J’ai lu attentivement les pièces du procès, et je n’ai pas vu grand chose qui mérite un procès, surtout avec la guillotine au bout de la route. Peut être Pierre Hugues a t’il tenu des propos quelque peu tendancieux, il était visiblement plutôt royaliste, par habitude, mais rien ne prouve qu’il ait fait passer quelque message que ce soit au prince de Condé, comme on l’en a accusé. S’il y avait une preuve manifeste, ou un témoignage vraiment crédible, elle serait dans le dossier. Ce n’est pas le cas, mais le sieur Antoine Quentin Fouquier de Tinville, dit Fouquier Tinville, ne s’encombre pas de preuves.
Ce printemps 1794 est particulièrement occupé pour l’accusateur public. Les procès importants s’enchainent, Hébert, Danton, Desmoulins, les fermiers généraux et Lavoisier. (8) Entre deux gros procès médiatisés, quelques pauvres malheureux dont les torts sont plus imaginaires que prouvés sont jugés.
C’est ainsi que le 27 germinal an II – soit le 17 avril 1794 – le tribunal révolutionnaire, suite à l’acte d’accusation signé par Fouquier Tinville, condamne Pierre Hugues à la peine de mort. Son jugement ne mérite même pas un paragraphe dans l’Histoire du Tribunal Révolutionnaire que j’ai parcouru …. Le 27 germinal, le jour même de son jugement, Pierre Hugues est exécuté sur la place de la Révolution, l’actuelle place de la Concorde, là même où Louis XVI, Marie Antoinette et les girondins ont été exécutés. Ses biens sont saisis par la République. Je n’ai pas encore retrouvé où la dépouille du jeune guillotiné a été inhumée …
« LouisXVIExecutionBig » par Graveur; Isidore-Stanislas Helman (1743-1806?). Graveur (eau-forte); Antoine-Jean Duclos (1742-1795). Illustrateur; Charles Monnet (1732-180.?). — Bibliothèque nationale de France. Sous licence Public domain via Wikimedia Commons.

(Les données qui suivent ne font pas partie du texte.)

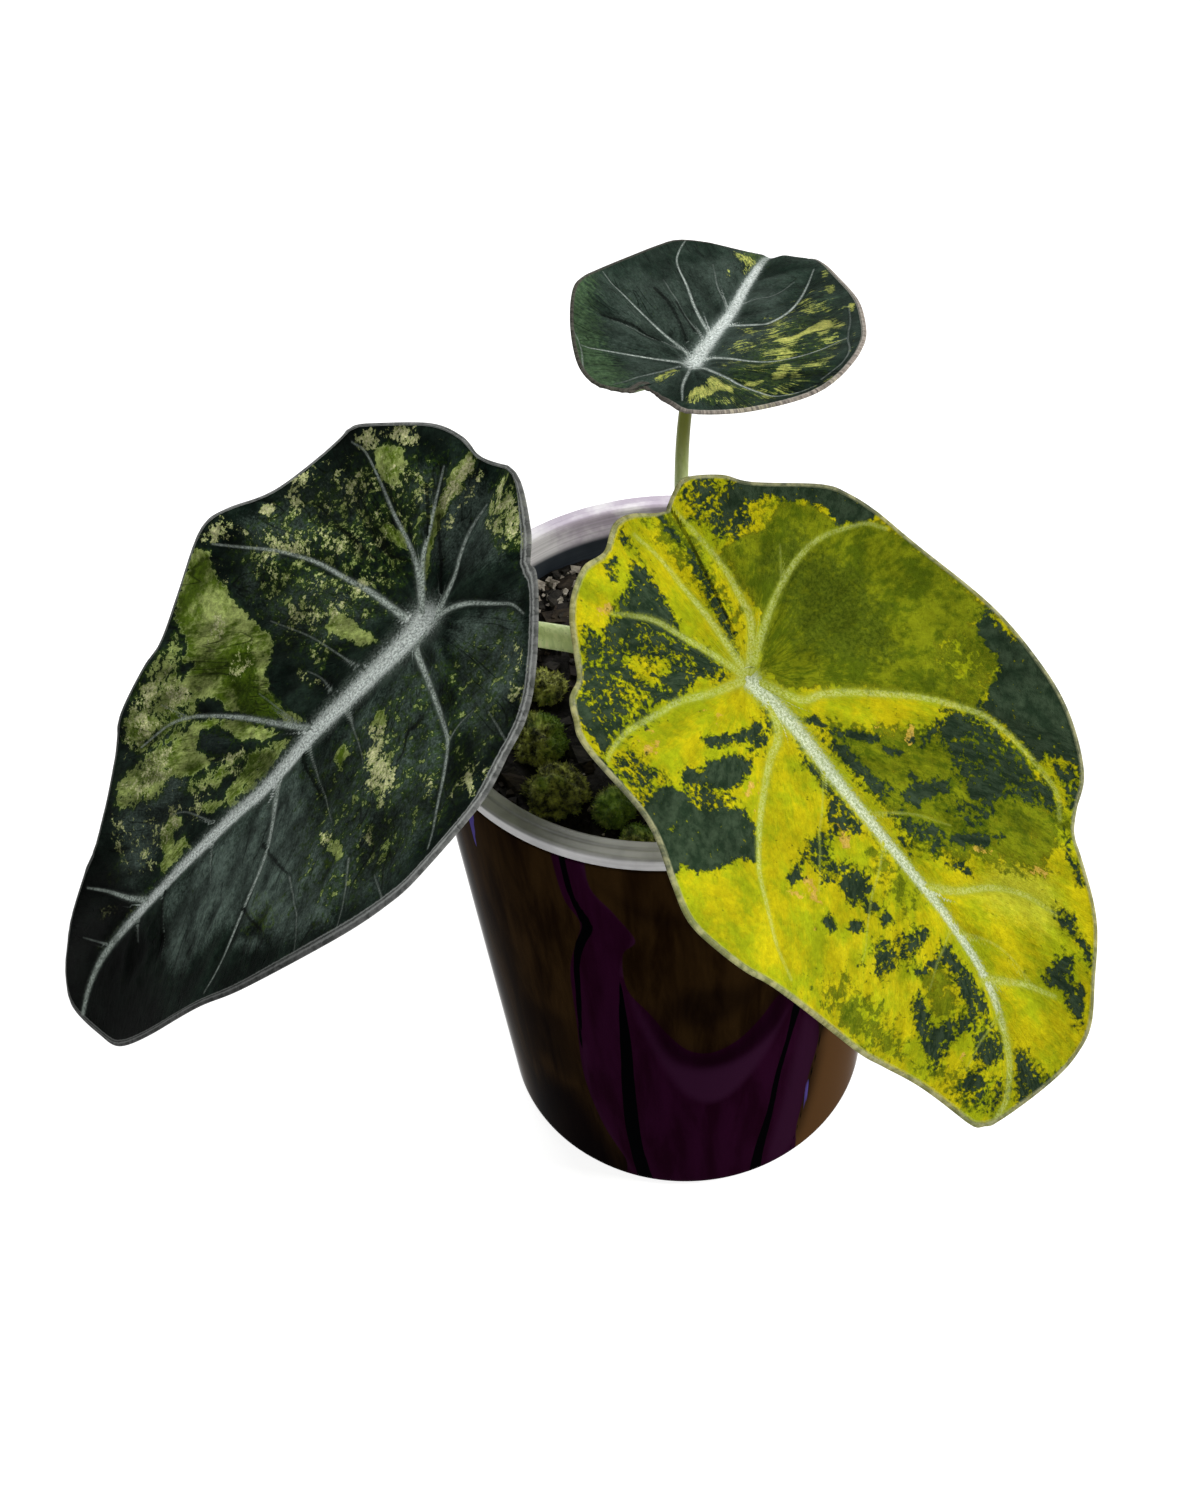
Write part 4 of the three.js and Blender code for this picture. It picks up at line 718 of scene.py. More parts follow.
def upper_face(b, spine, margin, turn, rings):
    """The upper face's plane coordinates, points, normals, and distance to the margin in rim widths"""
    u, v, share, turns = polar_grid(margin, turn, (np.arange(1, rings + 1) / rings) ** 0.8, True)
    edge = np.full(u.shape, CLEAR)
    outer = share > 0.5
    edge[outer] = line_distance(u[outer], v[outer], [*margin[::4], margin[0]])
    side, front = smooth(v / 12 + 0.5), smooth((u - 40) / 40)
    left_back, left_front, right = b["rim"]
    edge /= (left_back * (1 - front) + left_front * front) * side + right * (1 - side)
    normal = blade_normal(b, spine, u, v)
    height = blade_relief(b, u, v, share, turns) + BEAD_HEIGHT * bell(edge - BEAD_PLACE, BEAD_WIDTH)
    return u, v, blade_sheet(b, spine, u, v) + normal * height[:, None], normal, edge


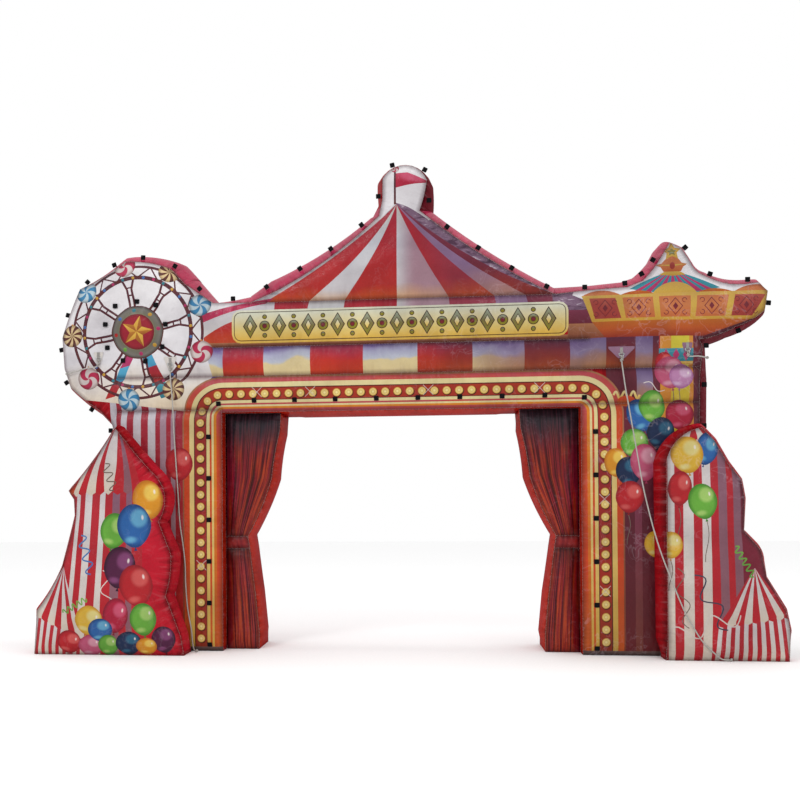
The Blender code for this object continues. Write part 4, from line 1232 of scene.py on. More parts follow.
# One panel of the rim: a frame round two diamonds, with a curl at each corner.
def canopyPanel(topA, topB, footA, footB, look):
    top, foot, gold = (canopySizes[key] for key in ("top", "foot", "gold"))
    panel = [(topA, top - gold), (topB, top - gold), (footB, foot + gold), (footA, foot + gold)]
    x, z = (topA + topB + footA + footB) / 4, (top + foot) / 2
    shapes = [shape(look, panel, box=(2.0, 3.4, 3.9, 3.72)), diamond("plateWine", x, z, 0.074, 0.090),
              diamond(look, x, z, 0.064, 0.078), diamond("plateWine", x, z, 0.026, 0.038)]
    for side, up in ((-1, -1), (-1, 1), (1, -1), (1, 1)):
        curl = [(x + side * (0.092 + 0.022 * math.cos(t)), z + up * (0.062 + 0.022 * math.sin(t)))
                for t in np.linspace(0, 5.0, 10)]
        shapes += ribbon("plateWine", curl, 0.007)
    return shapes


def canopyPrint():
    sizes = canopySizes
    top, foot = sizes["top"], sizes["foot"]
    shapes = canopyDome()
    for lowX, highX, look, rise in canopyScallops:
        hem = arc((lowX, top), (highX, top), rise) + [((lowX + highX) / 2, top - 0.05)]
        shapes.append(shape(look, hem))
    rim = [(sizes["left"][0], top), (sizes["right"][0], top + 0.01), (3.85, 3.60), (3.72, 3.46),
           (sizes["right"][1], foot), (sizes["left"][1], foot)]
    shapes.append(shape("canopyGold", rim, box=(1.9, 3.38, 3.9, 3.75)))
    for row in canopyPanels:
        shapes += canopyPanel(*row)
    ledge = [(1.99, foot), (3.57, foot), (3.10, 3.25), (2.12, 3.25)]
    under = [(3.57, foot), (3.90, 3.50), (3.90, 3.10), (3.0, 3.10), (3.02, 3.25), (3.10, 3.25)]
    return shapes + [shape("canopyFoot", ledge, box=(2.0, 3.25, 3.6, 3.42)), shape("columnShade", under)]


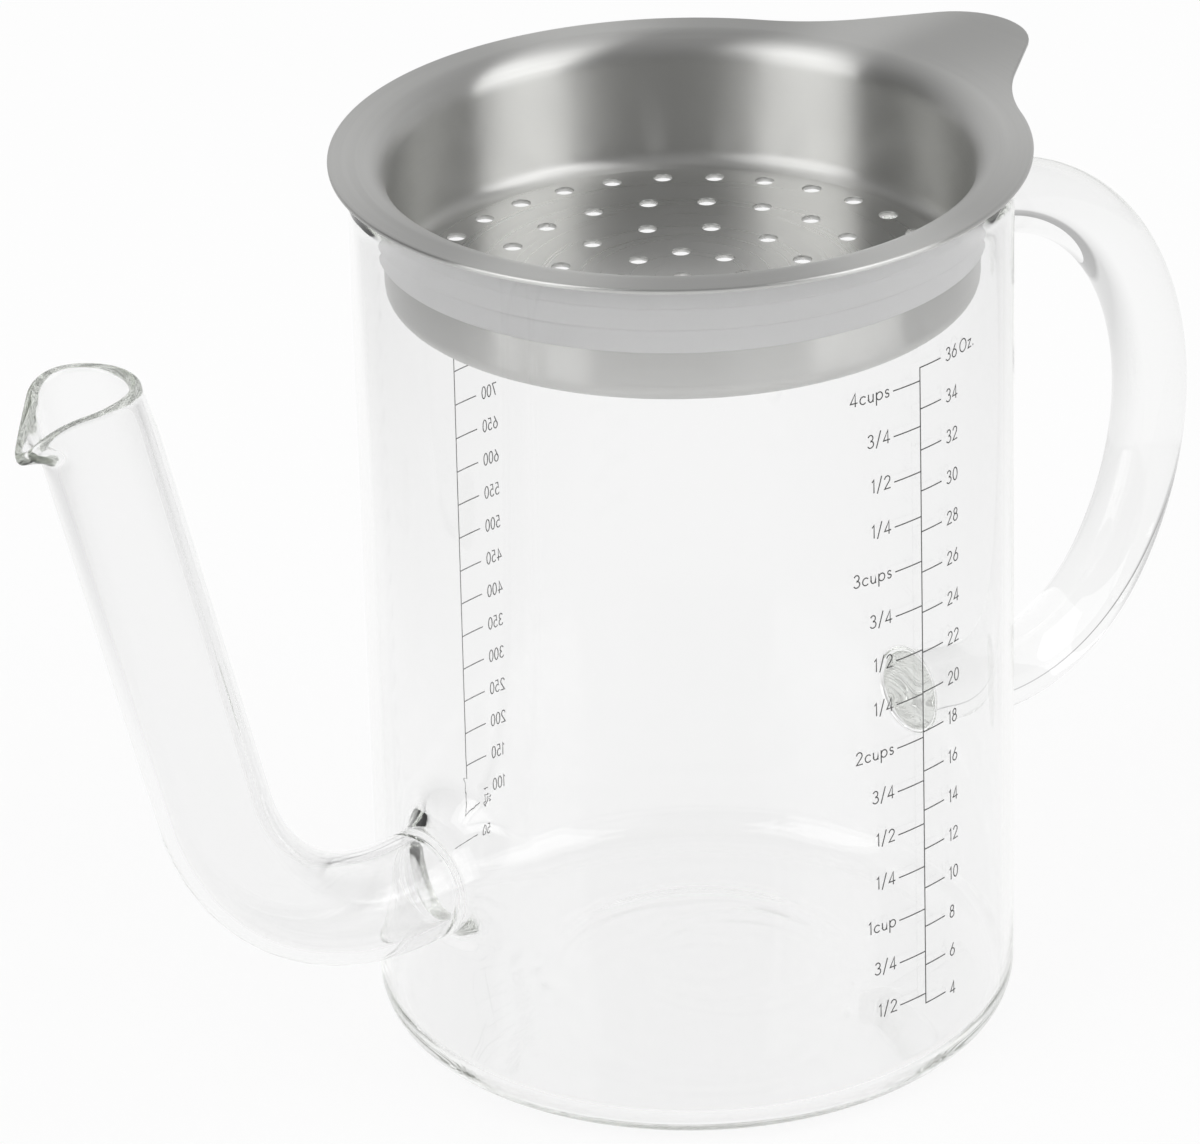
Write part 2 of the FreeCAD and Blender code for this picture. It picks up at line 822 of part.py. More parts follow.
def main():
    """Build every piece, test it and write one STEP file for each."""
    os.makedirs("parts", exist_ok=True)
    doc = FreeCAD.newDocument("fat_separator")
    fill_sheet(doc)
    builders = (
        build_jug_body,
        build_pouring_spout,
        build_handle,
        build_strainer_basket,
        build_seal_ring,
    )
    pieces = [build(doc) for build in builders]
    doc.recompute()
    check_document(doc, pieces)
    check_cuts(pieces)
    for piece in pieces:
        box = piece.Shape.BoundBox
        print(
            f"{piece.Label}: {piece.Shape.Volume:.1f} mm3, "
            f"x {box.XMin:.2f} to {box.XMax:.2f}, z {box.ZMin:.2f} to {box.ZMax:.2f}"
        )
        piece.Shape.exportStep(f"parts/{piece.Label}.step")


main()
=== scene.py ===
"""Looks of a glass gravy fat separator with a lift-out strainer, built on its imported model.

The frame has +Z up and its origin at the centre of the jug's base. The spout points to -X, the
handle and the strainer's tab to +X. Sizes in the classes are in millimetres and degrees, and
meshes are in metres.
"""

import logging
import math
from collections.abc import Iterable
from dataclasses import dataclass, field
from enum import Enum
from functools import cached_property

import bmesh
import bpy
from mathutils import Matrix, Vector


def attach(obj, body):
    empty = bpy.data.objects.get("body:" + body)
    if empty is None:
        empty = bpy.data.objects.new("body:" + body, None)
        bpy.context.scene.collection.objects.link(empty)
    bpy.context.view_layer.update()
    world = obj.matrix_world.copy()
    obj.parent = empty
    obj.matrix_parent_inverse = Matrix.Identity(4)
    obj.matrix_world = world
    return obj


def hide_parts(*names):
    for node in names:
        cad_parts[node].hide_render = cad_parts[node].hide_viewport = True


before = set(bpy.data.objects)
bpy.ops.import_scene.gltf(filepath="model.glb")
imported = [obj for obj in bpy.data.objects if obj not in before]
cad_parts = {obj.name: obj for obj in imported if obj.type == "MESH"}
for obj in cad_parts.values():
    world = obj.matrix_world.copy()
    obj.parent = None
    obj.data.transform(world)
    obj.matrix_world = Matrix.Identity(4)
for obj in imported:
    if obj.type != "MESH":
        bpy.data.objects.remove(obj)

LOG = logging.getLogger("fat_separator")
MM = 0.001
TOLERANCE = 0.001
WHITE = (1.0, 1.0, 1.0, 1.0)

Point = tuple[float, float]
Line = list[Point]
Stops = tuple[Point, ...]
Edges = list[bmesh.types.BMEdge]
Verts = list[bmesh.types.BMVert]
Tree = bpy.types.NodeTree
Socket = bpy.types.NodeSocket


class Body(Enum):
    """The bodies that carry the pieces."""

    ROOT = "root"
    SEAL = "seal"
    STRAINER = "strainer"


class Slot(Enum):
    """The names of the material slots."""

    GLASS = "glass"
    SEAL = "seal"
    STEEL = "steel"
    PRINT = "print"


def linear(hex_colour: str) -> tuple[float, float, float, float]:
    """Turn an sRGB hex colour to the linear values that shaders take.

    Args:
        hex_colour: Six hex digits after a hash.

    Returns:
        Red, green, blue and an alpha of 1.
    """
    channels = [int(hex_colour[at:at + 2], 16) / 255 for at in (1, 3, 5)]
    curved = [c / 12.92 if c <= 0.04045 else ((c + 0.055) / 1.055) ** 2.4 for c in channels]
    return (*curved, 1.0)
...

J’ai indiqué dans les sources quelques sites proposant des biographies de Fouquier Tinville, qui sera rattrapé par la Révolution et à son tour jugé et condamné à la guillotine le 7 mai 1795. Il sera resté environ une année accusateur public et aura envoyé 2 627 personnes à l’échafaud. Son nom est resté gravé dans l’histoire comme symbole d’une justice aveugle et expéditive, symbole de la Terreur dont il n’était pourtant comme il l’a dit que l’instrument, et pas la tête pensante.